-- start Information provided --

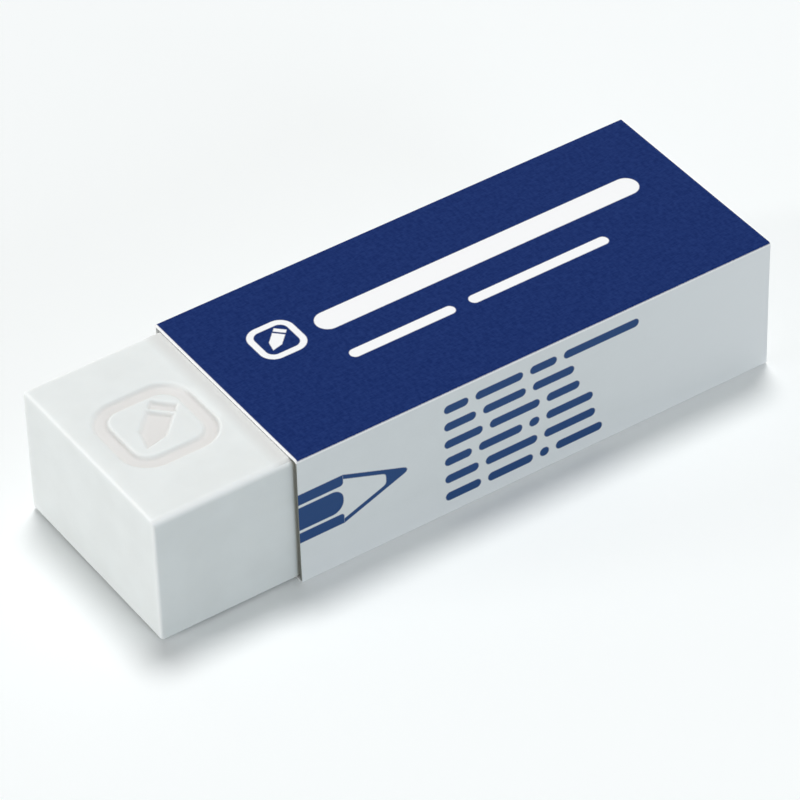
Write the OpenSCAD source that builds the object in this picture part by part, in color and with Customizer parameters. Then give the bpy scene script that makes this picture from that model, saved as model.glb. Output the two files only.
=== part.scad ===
// White vinyl eraser: a cut length of extruded bar in a folded card sleeve.
// Millimetres. X runs along the length with the bare end at -X, Y goes across, Z is up.
// The origin is on the surface the sleeve lies on, under the middle of the whole.

/* [Block] */
// Length of the vinyl block
block_len = 65; // [61:0.5:80]
// Width of the block
block_wid = 21.6; // [16:0.1:30]
// Thickness of the block
block_hgt = 13.6; // [9:0.1:20]
// Radius of the two upper long edges, left by the extruding die
long_edge_r = 0.7; // [0.3:0.1:2]
// Radius of the two lower long edges
foot_edge_r = 0.3; // [0.1:0.1:1]
// Radius of the edges round the two cut ends
end_edge_r = 0.3; // [0.1:0.05:0.8]

/* [Pressed mark] */
// Side of the square frame pressed into the top of the bare end
mark_size = 9.6; // [6.4:0.2:12]
// Width of the pressed line
mark_line = 1.3; // [0.6:0.05:1.6]
// Corner radius of the frame
mark_corner_r = 3; // [1.8:0.1:3]
// Depth of the mark
mark_depth = 0.35; // [0.15:0.05:0.8]
// Width of the pencil inside the frame
pencil_wid = 2.4; // [1:0.1:2.8]
// Length of the pencil's barrel
pencil_len = 2.8; // [2:0.1:3.4]
// Length of the pencil's point
point_len = 1.9; // [1:0.1:2.2]
// Length of the cap on the pencil's other end
cap_len = 0.9; // [0.5:0.1:1.4]
// Bare strip between the barrel and the cap
cap_gap = 0.45; // [0.3:0.05:0.8]
// Direction that the pencil points in, from +X
pencil_turn = -135; // [-180:15:180]

/* [Sleeve] */
// Length of the card sleeve
sleeve_len = 51; // [35:0.5:54]
// Thickness of the card
card = 0.25; // [0.2:0.05:0.6]
// Inside radius of a fold
fold_r = 0.05; // [0.05:0.05:0.3]
// Slack between the block and the near side panel
near_gap = 0.45; // [0.1:0.05:0.8]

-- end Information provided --

Description of the task: Write out, unaltered, the lines from the opening of the listing through the line that includes "of the whole.".

Exercise response:
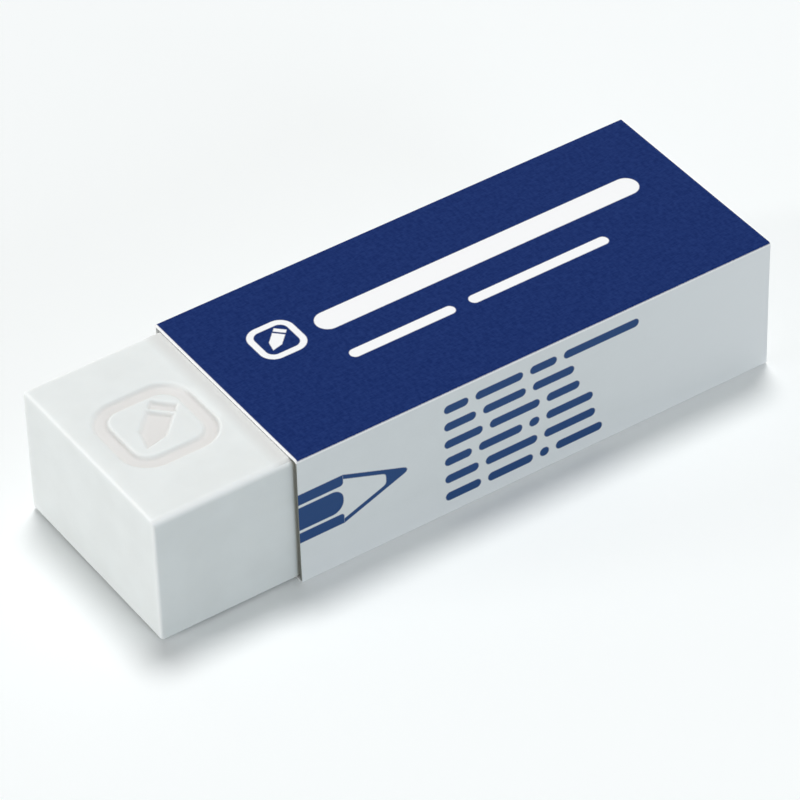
Write the OpenSCAD source that builds the object in this picture part by part, in color and with Customizer parameters. Then give the bpy scene script that makes this picture from that model, saved as model.glb. Output the two files only.
=== part.scad ===
// White vinyl eraser: a cut length of extruded bar in a folded card sleeve.
// Millimetres. X runs along the length with the bare end at -X, Y goes across, Z is up.
// The origin is on the surface the sleeve lies on, under the middle of the whole.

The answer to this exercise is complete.